EPA Administrator Scott Pruitt announced Tuesday that the agency has removed all or parts of seven Superfund sites from the National Priorities List, which includes locations that most urgently need cleanup of toxic chemicals.
"We have made it a priority to get these sites cleaned up faster and in the right way," Pruitt said Tuesday. "By creating a streamlined task force and making major remedy decisions that hold potentially responsible parties accountable for clean up, the Superfund program is carrying out the agency’s mission of protecting human health and the environment more every day."
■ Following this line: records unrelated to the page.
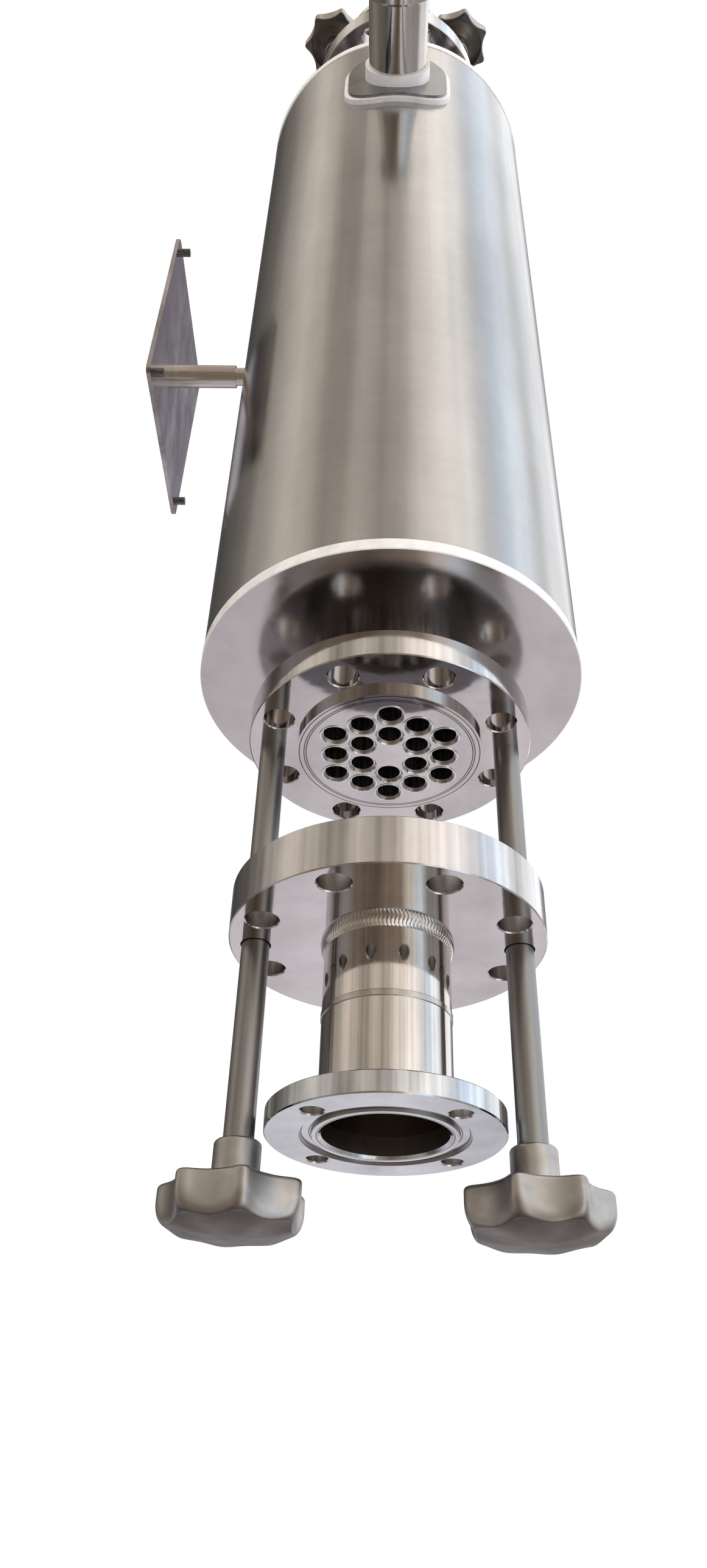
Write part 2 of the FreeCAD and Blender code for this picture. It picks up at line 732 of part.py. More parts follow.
def make_shell_pipe(side):
    """The shell's nozzle pipe, from the inner shell out to its ferrule."""
    name = f"{side}_shell_pipe"
    reach = f"{SHELL_NOZZLE_REACH} - Sizes.ferrule_length"
    outer = cylinder(f"{name}_outside", "Sizes.shell_pipe_radius", reach)
    inner = cylinder(f"{name}_inside", SHELL_NOZZLE_BORE, reach)
    pipe = nozzle_axis(cut(f"{name}_tube", outer, inner), side)
    core = centred_cylinder(f"{name}_core", SHELL_RADIUS, "2 * Sizes.jacket_half_length")
    keep(cut(name, pipe, core), name)


def make_pipe_weld(side):
    """The pale weld collar where the nozzle pipe leaves its pad."""
    name = f"{side}_pipe_weld"
    outer_end = "Sizes.jacket_radius + Sizes.pad_thickness + Sizes.pipe_weld_height"
    outer = doc.addObject("Part::Cylinder", f"{name}_outside")
    outer.setExpression("Radius", "Sizes.shell_pipe_radius + Sizes.pipe_weld_width")
    outer.setExpression("Height", outer_end)
    inner = cylinder(f"{name}_inside", "Sizes.shell_pipe_radius", outer_end)
    collar = nozzle_axis(cut(f"{name}_collar", outer, inner), side)
    core = centred_cylinder(f"{name}_core", PAD_FACE,
                            "2 * Sizes.jacket_half_length")
    keep(cut(name, collar, core), name)


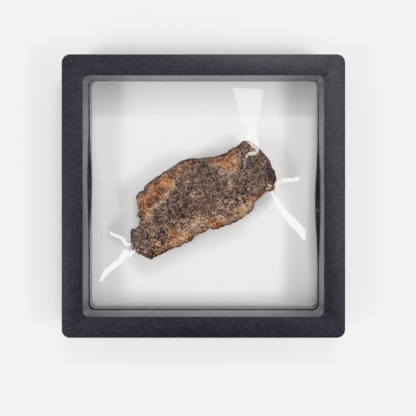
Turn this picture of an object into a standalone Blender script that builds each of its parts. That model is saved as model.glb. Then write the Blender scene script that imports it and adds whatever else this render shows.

The EPA says three sites have been completely removed from the priority list, meaning the agency says no further cleanup is needed at them.
The sites are:
• Nutting Truck & Caster Co. in Minnesota, contaminated with trichloroethylene in groundwater.
• Shpack Landfill in Massachusetts, which had contaminated soil, sediment and groundwater.
• Perdido Ground Water Contamination in Alabama, which was contaminated with benzene.
EPA also designated four sites as “partially completed,” where progress has been made, but cleanup efforts are continuing.
The sites are:
• Mystery Bridge Rd/U.S. Highway 20 in Wyoming, which had a groundwater plume and soil that contained benzene, toluene, ethylbenzene and total xylenes.
• Ellisville Site in Missouri, which contained drums full of hazardous materials.
• Omaha Lead in Nebraska, where surface soil was contaminated by deposition of air emissions from historic lead smelting and refining operations.
• The North Penn-Area 6 in Pennsylvania, where soil and groundwater were contaminated with volatile organic compounds.
Pruitt said he has made more progress on cleanups than predecessor Gina McCarthy did last year. The EPA says the agency removed one full site from the priority list in 2016 and portions of another.
But the EPA in previous years achieved similar or higher cleanup records. The EPA removed seven sites from the priority list in 2015, 15 sites in 2014 and 12 sites in 2013.
Speeding up cleanup of Superfund sites has been one of Pruitt’s main goals.
Early in his EPA tenure, Pruitt appointed a task force to study the Superfund program, adopting 42 recommendations and saying he wanted to create a list of the most dangerous sites.
Last month, the EPA released a list of 21 Superfund sites that it said the agency will target “for immediate and intense attention.”
Critics note that President Trump's proposed EPA budget for 2018 would cut funding for the Superfund program by about 25 percent and 31 percent of EPA funding overall. Critics also worry that focusing on speeding up the cleanup process at particular high-priority sites could result in inadequate cleanups at other sites.
“Progress on Superfund sites is urgently needed,” said Nancy Loeb, director of the Environmental Advocacy Center at Northwestern University's Pritzker School of Law. “But speed is not the only measure of success. What matters most is that these sites are truly cleaned up and that people living near them are protected.”
More than 1,300 Superfund sites exist nationwide.